Quote from: Neenyah on November 29, 2023, 13:06:32So only relevant benchmarks are those where Apple wins but those where they lose, such as Cinebench R23, are invalid and worthless?
Again, Cinebench benchmark is also part of Geekbench testing and Ryzen wins there:
"Ray Tracer
This workload renders the Blender BMW scene using a custom ray tracer built with the Intel
Embree ray tracing library."
That's EXACTLY what Cinebench does, with the same Intel Embree library, and your Ryzen wins in it no questions asked.

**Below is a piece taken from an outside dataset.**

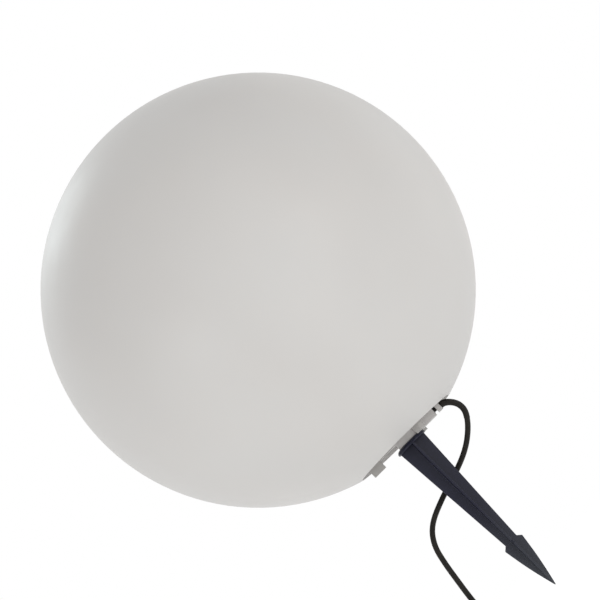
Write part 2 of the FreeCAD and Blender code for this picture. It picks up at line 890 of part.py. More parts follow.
def tangent_arc(start, control, end):
    """Arc from start to end with both tangents through the control point."""
    chord_middle = (start + end) * 0.5
    half_turn = (control - start).getAngle(end - start)
    if half_turn < 1e-6:
        return Part.LineSegment(start, end).toShape()
    bulge = math.tan(half_turn / 2) / math.tan(half_turn)
    return arc_through(start, chord_middle + (control - chord_middle) * bulge, end)


def biarc(start, start_tangent, end, end_tangent):
    """Two arcs that leave one point and reach the next along given directions."""
    chord = end - start
    total = start_tangent + end_tangent
    spread = 2 * (1 - start_tangent.dot(end_tangent))
    projection = chord.dot(total)
    if abs(spread) < 1e-9:
        reach = chord.dot(chord) / (4 * chord.dot(end_tangent))
    else:
        root = math.sqrt(projection ** 2 + spread * chord.dot(chord))
        reach = (root - projection) / spread
    first = start + start_tangent * reach
    second = end - end_tangent * reach
    joint = (first + second) * 0.5
    return [tangent_arc(start, first, joint), tangent_arc(joint, second, end)]


def coil_gap(path):
    """Least gap between turns of the coil, measured on points of its centre line."""
    per_turn = 48
    points = path.discretize(Number=int(per_turn * coil_layers * coil_turns_per_layer))
    least = 1e9
    for i, p in enumerate(points):
        for q in points[i + per_turn // 2:]:
            least = min(least, p.distanceToPoint(q))
    return least - cable_diameter


def coil_frame():
    """Where the coil's own axis and top layer are."""
    end = V(*cable_route[-1])
    outer = coil_inner_radius + coil_pitch * coil_turns_per_layer
    return end.x - outer, end.y - cable_diameter, outer


def coil_end():
    """Where the coil's tube stops, one cable diameter past its last turn."""
    x, y, outer = coil_frame()
    drop = (coil_layers - 1) * coil_pitch
    return V(x - outer, y + cable_diameter, cable_route[-1][2] - drop)


def coil_tie():
    """Closed strap round the turns at one place."""
    first = math.radians(tie_angle)
    total = coil_layers * coil_turns_per_layer * 2 * math.pi
    radii = []
    while first < total:
        radii.append(coil_point(first)[0])
        first += 2 * math.pi
    margin = cable_diameter / 2 + tie_clearance
    low = min(radii) - margin
    high = max(radii) + margin
    bottom = -(coil_layers - 1) * coil_pitch - margin
    strap = rounded_block(low, high, bottom, margin, tie_thickness, 3.0 + tie_thickness)
    strap = strap.cut(rounded_block(low, high, bottom, margin, 0, 3.0))
    x, y, outer = coil_frame()
    return shift(turned(strap, -tie_angle), x, y, cable_route[-1][2])


def rounded_block(x0, x1, z0, z1, grow, corner):
    """Block of the tie's width with its four long edges rounded."""
    half = tie_width / 2
    body = block(x0 - grow, x1 + grow, -half, half, z0 - grow, z1 + grow)
    edges = [e for e in body.Edges if abs(e.tangentAt(e.FirstParameter).y) > 0.9]
    return body.makeFillet(corner, edges)


def tail_points():
    end = coil_end()
    return [(end.x + x, end.y + y, end.z + z) for x, y, z in tail_route]


def along_tail(shape, distance):
    """Lay a piece made on the Z axis along +Y, a distance past the cable's end."""
    laid = shape.copy()
    laid.rotate(V(0, 0, 0), V(1, 0, 0), -90)
    x, y, z = tail_points()[-1]
    return shift(laid, x, y + distance, z)


def plug_strain_relief():
    """Tapered sleeve with ring grooves."""
    groove_count = 5
    pitch = relief_length / (groove_count + 1)
    cone = Part.makeCone(relief_tip_radius, relief_radius, relief_length)
    grooves = []
    for index in range(1, groove_count + 1):
        z = index * pitch - pitch / 4
        grooves.append(ring(relief_radius + 1, relief_tip_radius - 0.7 + index * 0.3, z, z + pitch / 2.6))
    return along_tail(cone.cut(Part.makeCompound(grooves)), 0)


def plug_section(width, height, z):
    """Flat oval: two straight sides and two half circles."""
    radius = height / 2
    reach = width / 2 - radius
    edges = [
        Part.LineSegment(V(-reach, -radius, z), V(reach, -radius, z)).toShape(),
        arc_through(V(reach, -radius, z), V(reach + radius, 0, z), V(reach, radius, z)),
        Part.LineSegment(V(reach, radius, z), V(-reach, radius, z)).toShape(),
        arc_through(V(-reach, radius, z), V(-reach - radius, 0, z), V(-reach, -radius, z)),
    ]
    return Part.Wire(edges)


def plug_body():
    """Moulded body that swells from the cable to a flat oval face."""
    neck = plug_section(plug_neck_width, relief_radius * 2 + 1.4, 0)
    waist = plug_section(plug_neck_width + 6, plug_height * 0.68, plug_length * 0.35)
    shoulder = plug_section(plug_width - 1.5, plug_height - 1.0, plug_length * 0.72)
    face = plug_section(plug_width, plug_height, plug_length)
    body = Part.makeLoft([neck, waist, shoulder, face], True, False)
    return along_tail(body, relief_length)


def plug_pins():
    pins = []
    for side in (-1, 1):
        pin = cylinder(plug_pin_radius, 0, plug_pin_length, side * plug_pin_spacing / 2, 0)
        tip = [e for e in pin.Edges if e.CenterOfMass.z > plug_pin_length - 0.1 and e.Closed]
        pins.append(along_tail(pin.makeFillet(1.4, tip), relief_length + plug_length))
    return pins


def cable_coil():
    x, y, outer = coil_frame()
    points = coil_positions(4)
    tangents = [coil_tangent(points, i) for i in range(len(points))]
    lead = Part.LineSegment(points[0] + V(0, cable_diameter, 0), points[0]).toShape()
    edges = [lead]
    for index in range(len(points) - 1):
        edges += biarc(points[index], tangents[index], points[index + 1], tangents[index + 1])
    last = points[-1] + tangents[-1] * cable_diameter
    edges.append(Part.LineSegment(points[-1], last).toShape())
    path = Part.Wire(edges)
    print("coil length", round(path.Length, 1), "least gap", round(coil_gap(path), 3))
    solid = tube(path, cable_diameter, points[0] + V(0, cable_diameter, 0), V(0, -1, 0))
    expected = math.pi * (cable_diameter / 2) ** 2 * path.Length
    print("coil volume ratio", round(solid.Volume / expected, 5))
    return shift(solid, x, y, cable_route[-1][2])


def build():
    wires = [route_tube("wire", wire_points(side), wire_diameter) for side in (-1, 1)]
    parts = {
        "globe_shell": globe_shell(),
        "base_cap": base_cap(),
        "rim_gasket": rim_gasket(),
        "cable_gland": cable_gland(),
        "cable_clamp": cable_clamp(),
        "holder_pillar": holder_pillar(),
        "lamp_holder_shell": lamp_holder_shell(),
        "lamp_holder_insert": lamp_holder_insert(),
        "holder_screw_shell": holder_screw_shell(),
        "centre_contact": centre_contact(),
        "side_contact": side_contact(),
        "bulb_tip": bulb_tip(),
        "bulb_insulator": bulb_insulator(),
        "bulb_cap": bulb_cap(),
        "bulb_housing": bulb_housing(),
        "led_board": led_board(),
        "bulb_diffuser": bulb_diffuser(),
        "inner_cable": inner_cable(),
        "live_wire": wires[0],
        "neutral_wire": wires[1],
        "ground_spike": ground_spike(),
        "cable": route_tube("cable", cable_route, cable_diameter),
        "cable_coil": cable_coil(),
        "coil_tie": coil_tie(),
        "cable_tail": route_tube("cable_tail", tail_points(), cable_diameter),
        "plug_strain_relief": plug_strain_relief(),
        "plug_body": plug_body(),
        "holder_nipple": holder_nipple(),
    }
    for index, part in enumerate(clamp_screws(), 1):
        parts["clamp_screw_%d" % index] = part
    for index, part in enumerate(pillar_screws(), 1):
        parts["pillar_screw_%d" % index] = part
    for index, part in enumerate(nipple_nuts(), 1):
        parts["nipple_nut_%d" % index] = part
    for index, part in enumerate(plug_pins(), 1):
        parts["plug_pin_%d" % index] = part
    return parts


os.makedirs("parts", exist_ok=True)
for node, shape in build().items():
    if not shape.isValid() or len(shape.Solids) != 1:
        print("check", node, shape.isValid(), len(shape.Solids))
    shape.exportStep("parts/%s.step" % node)
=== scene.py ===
import bmesh
import bpy
import math
from mathutils import Matrix, Quaternion, Vector
from mathutils.bvhtree import BVHTree


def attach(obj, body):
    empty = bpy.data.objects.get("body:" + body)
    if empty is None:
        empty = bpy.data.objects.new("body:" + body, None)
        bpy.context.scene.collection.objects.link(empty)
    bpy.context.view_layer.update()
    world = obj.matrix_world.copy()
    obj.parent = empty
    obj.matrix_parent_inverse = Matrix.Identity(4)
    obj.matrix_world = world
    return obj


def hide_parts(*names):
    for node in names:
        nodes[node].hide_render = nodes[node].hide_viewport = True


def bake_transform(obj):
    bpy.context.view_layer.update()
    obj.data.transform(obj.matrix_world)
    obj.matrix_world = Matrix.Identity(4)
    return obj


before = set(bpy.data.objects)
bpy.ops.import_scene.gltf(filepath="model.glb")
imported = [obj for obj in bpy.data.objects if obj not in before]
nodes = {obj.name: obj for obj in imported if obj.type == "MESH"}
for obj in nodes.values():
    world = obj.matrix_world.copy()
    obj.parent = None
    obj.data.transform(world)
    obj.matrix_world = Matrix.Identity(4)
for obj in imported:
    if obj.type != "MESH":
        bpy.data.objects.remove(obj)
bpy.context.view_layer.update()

# Garden globe light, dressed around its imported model.
# Metres, except where a heading says otherwise. +Z is up along the light's axis, Z = 0 is the ground line
# under the feet and +X is the cable's side.

MM = 0.001

# Sizes shared with the part's source, in metres
GLOBE_RADIUS = 0.250
RIM_RADIUS = 0.071
RIM_HEIGHT = 0.0084
GLOBE_CENTRE = RIM_HEIGHT + math.sqrt(GLOBE_RADIUS ** 2 - RIM_RADIUS ** 2)
CABLE_DIAMETER = 0.0066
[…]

Quote from: Neenyah on November 29, 2023, 13:06:32Geekbench is a benchmark that is testing something that Apple's chips happen to be particularly good at
There's a TON of chips having higher scores than Apple. 7945HX is just worse. 7950X is better, shall we say 'Geekbench is a benchmark that is testing something that 7950X happen to be particularly good at' now? ) It's not serious, their test methodology is known and widely accepted.

Quote from: Neenyah on November 29, 2023, 13:06:32Which is why I said that benchmarks, including those 7945HX vs M3 Max 16C, are just meaningless numbers and nothing else.
Geekbench uses real workloads from everyday use.
geekbench.com/doc/geekbench6-cpu-workloads.pdf

Quote from: Neenyah on November 29, 2023, 13:06:32performance per $
I'm more into 'comfort for $' in 2023.

A

Quote from: NikoB on November 29, 2023, 13:44:21Total sum of 7945HX+4060+64GB/8TB ~ $2000 vs Mac 16 Pro with M3 Max 8000-9000$.
And you'll just get a laptop that is worse in everything.

Will you show us this price already somewhere or it's your usual bs and it will be more expensive and you'll have to pay how much, +30%? +50%? When you import it.

A

Quote from: NikoB on November 29, 2023, 13:44:21Most Americans are so stupid that you are a clown, only confirming this honorary title.
Despite you are a local clown, i know you are learning something from my posts (you will never admit of course) and becoming smarter. I'm satisfied.

Btw what are you even doing here if you have to machine translate back and forth? Did they kick you out of all russian tech forums and you've found an unmoderated place? )) Such a great loss for russian tech community (no).